[Start of Supplied material]

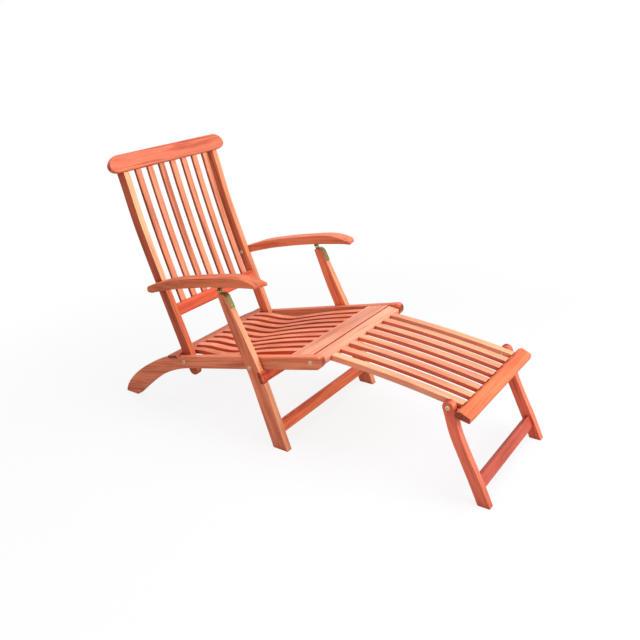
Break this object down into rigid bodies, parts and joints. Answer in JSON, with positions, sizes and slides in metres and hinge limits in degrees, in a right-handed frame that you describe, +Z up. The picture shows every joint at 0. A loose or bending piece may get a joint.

[End of Supplied material]
[Start of Supplied material]

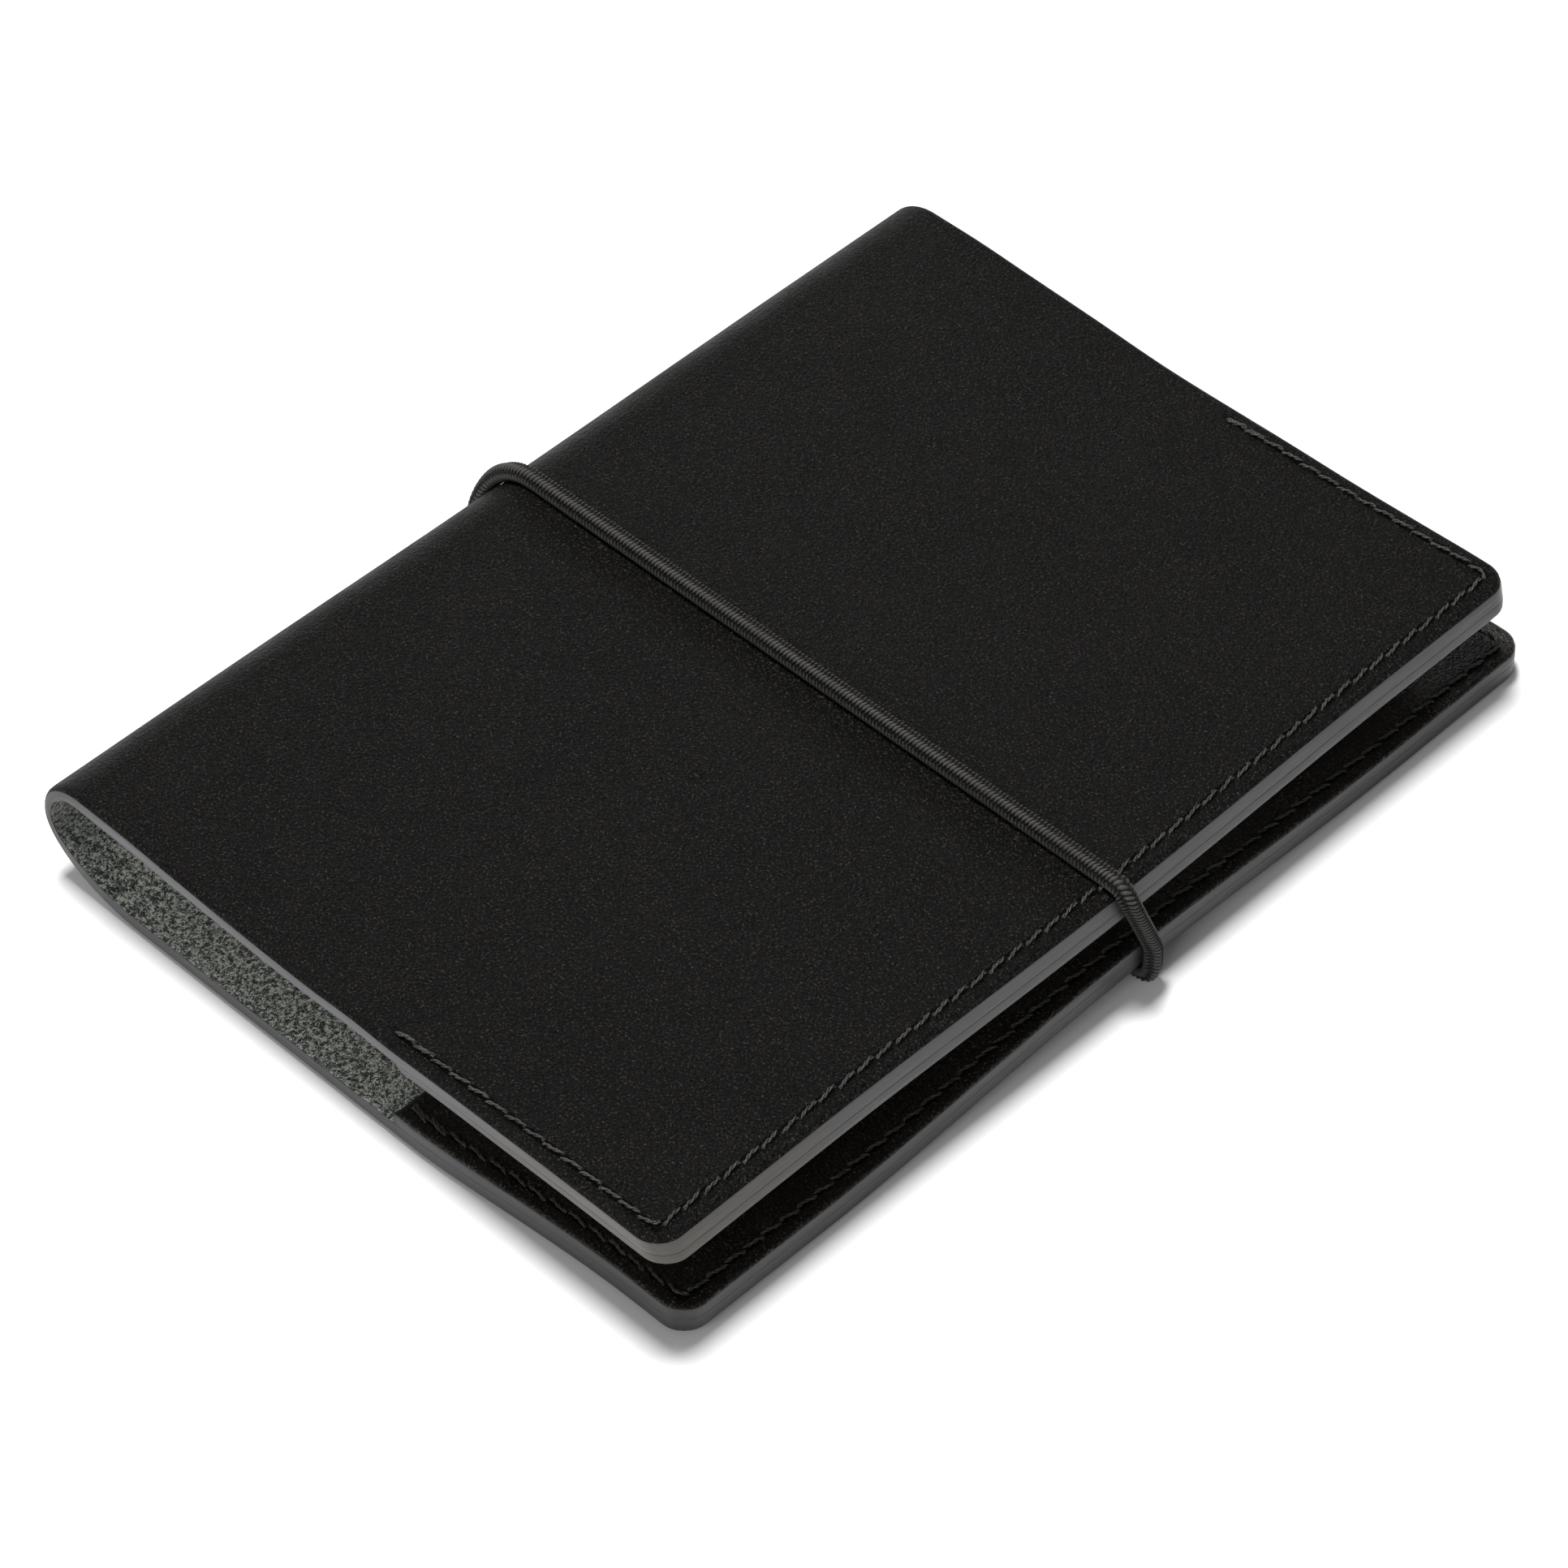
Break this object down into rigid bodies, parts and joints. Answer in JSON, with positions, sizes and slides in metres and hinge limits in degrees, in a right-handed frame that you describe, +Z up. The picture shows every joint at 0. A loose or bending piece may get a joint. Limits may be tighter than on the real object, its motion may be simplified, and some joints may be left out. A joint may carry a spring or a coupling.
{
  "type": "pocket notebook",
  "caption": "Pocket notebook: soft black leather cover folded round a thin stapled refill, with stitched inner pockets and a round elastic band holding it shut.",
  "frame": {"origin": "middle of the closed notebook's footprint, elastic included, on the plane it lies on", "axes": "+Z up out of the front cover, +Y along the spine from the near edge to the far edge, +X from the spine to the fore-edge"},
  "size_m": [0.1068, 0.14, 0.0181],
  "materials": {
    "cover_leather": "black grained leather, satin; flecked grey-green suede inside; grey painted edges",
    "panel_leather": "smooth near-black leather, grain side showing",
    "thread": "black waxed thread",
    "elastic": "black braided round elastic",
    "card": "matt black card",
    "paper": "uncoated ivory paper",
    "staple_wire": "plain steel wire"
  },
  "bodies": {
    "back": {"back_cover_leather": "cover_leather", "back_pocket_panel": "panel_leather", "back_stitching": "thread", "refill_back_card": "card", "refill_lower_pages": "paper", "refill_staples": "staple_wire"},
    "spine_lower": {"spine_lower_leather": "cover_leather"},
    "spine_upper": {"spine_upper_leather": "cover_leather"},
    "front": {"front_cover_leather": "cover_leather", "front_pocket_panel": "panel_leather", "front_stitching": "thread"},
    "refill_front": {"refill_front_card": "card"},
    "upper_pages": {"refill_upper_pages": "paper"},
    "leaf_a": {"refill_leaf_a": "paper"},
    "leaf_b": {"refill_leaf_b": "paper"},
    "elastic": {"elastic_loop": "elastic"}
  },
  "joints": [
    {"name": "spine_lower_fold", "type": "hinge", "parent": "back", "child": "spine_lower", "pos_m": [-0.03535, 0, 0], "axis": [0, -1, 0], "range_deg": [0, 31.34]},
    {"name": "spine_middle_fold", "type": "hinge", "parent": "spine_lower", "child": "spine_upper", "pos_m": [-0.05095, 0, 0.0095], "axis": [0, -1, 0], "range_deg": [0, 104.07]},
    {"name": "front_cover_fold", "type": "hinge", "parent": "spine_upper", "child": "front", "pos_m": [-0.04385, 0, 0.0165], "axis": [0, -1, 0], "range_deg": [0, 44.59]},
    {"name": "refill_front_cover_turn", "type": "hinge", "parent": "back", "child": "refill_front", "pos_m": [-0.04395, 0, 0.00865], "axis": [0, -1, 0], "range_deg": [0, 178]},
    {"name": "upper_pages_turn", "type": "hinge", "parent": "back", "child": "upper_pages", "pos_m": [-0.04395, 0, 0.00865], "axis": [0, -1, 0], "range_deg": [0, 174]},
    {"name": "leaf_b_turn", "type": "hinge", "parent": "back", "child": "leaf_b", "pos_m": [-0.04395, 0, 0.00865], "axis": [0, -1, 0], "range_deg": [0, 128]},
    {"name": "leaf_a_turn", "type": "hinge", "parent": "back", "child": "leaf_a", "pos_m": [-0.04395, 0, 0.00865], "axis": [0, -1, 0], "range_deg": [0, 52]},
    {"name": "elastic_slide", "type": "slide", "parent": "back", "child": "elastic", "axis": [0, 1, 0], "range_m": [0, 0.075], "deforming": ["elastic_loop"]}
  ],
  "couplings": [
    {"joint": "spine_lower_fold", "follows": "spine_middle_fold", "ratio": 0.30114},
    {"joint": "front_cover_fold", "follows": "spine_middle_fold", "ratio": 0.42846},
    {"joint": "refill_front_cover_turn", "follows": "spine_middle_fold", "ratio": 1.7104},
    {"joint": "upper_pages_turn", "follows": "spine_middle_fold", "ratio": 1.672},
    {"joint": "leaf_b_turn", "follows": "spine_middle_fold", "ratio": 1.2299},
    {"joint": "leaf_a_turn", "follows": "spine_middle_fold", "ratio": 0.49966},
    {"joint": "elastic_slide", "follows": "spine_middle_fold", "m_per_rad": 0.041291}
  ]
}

[End of Supplied material]
[Start of Supplied material]

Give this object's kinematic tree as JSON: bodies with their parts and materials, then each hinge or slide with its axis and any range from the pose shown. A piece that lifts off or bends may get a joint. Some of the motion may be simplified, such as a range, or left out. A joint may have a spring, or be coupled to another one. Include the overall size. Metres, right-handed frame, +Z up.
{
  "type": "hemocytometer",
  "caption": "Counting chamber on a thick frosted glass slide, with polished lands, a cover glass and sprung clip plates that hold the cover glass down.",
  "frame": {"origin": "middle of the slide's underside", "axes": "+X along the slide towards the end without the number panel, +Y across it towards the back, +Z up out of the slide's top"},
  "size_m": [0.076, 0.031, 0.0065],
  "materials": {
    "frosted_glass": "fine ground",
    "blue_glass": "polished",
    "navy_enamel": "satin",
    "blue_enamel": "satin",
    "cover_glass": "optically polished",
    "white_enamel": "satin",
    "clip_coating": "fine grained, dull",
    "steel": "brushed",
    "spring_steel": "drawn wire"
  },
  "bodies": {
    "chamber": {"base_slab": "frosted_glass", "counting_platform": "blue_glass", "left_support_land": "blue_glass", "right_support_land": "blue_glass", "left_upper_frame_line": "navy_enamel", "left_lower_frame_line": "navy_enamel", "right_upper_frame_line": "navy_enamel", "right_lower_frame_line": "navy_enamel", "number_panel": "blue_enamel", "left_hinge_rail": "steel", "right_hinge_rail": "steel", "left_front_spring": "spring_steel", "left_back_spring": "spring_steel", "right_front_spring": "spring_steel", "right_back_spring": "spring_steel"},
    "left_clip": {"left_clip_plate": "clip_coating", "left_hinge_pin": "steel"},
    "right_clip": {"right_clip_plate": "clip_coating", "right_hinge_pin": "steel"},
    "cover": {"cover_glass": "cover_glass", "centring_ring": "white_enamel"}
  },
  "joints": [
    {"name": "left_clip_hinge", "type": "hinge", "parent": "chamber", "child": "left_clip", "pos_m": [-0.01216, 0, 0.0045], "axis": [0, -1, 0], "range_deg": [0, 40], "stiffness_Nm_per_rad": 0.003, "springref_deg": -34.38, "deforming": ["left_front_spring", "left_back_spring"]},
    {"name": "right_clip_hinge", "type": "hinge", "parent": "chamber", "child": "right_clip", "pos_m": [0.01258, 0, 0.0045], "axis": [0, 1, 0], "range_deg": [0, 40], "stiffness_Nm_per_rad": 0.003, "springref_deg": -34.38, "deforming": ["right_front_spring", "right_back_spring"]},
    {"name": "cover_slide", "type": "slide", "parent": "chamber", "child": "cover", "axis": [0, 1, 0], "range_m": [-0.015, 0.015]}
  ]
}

[End of Supplied material]

(Task requirements): Pull every line containing the word "from" out of the entries above.

(Final answer):
  "frame": {"origin": "middle of the closed notebook's footprint, elastic included, on the plane it lies on", "axes": "+Z up out of the front cover, +Y along the spine from the near edge to the far edge, +X from the spine to the fore-edge"},
Give this object's kinematic tree as JSON: bodies with their parts and materials, then each hinge or slide with its axis and any range from the pose shown. A piece that lifts off or bends may get a joint. Some of the motion may be simplified, such as a range, or left out. A joint may have a spring, or be coupled to another one. Include the overall size. Metres, right-handed frame, +Z up.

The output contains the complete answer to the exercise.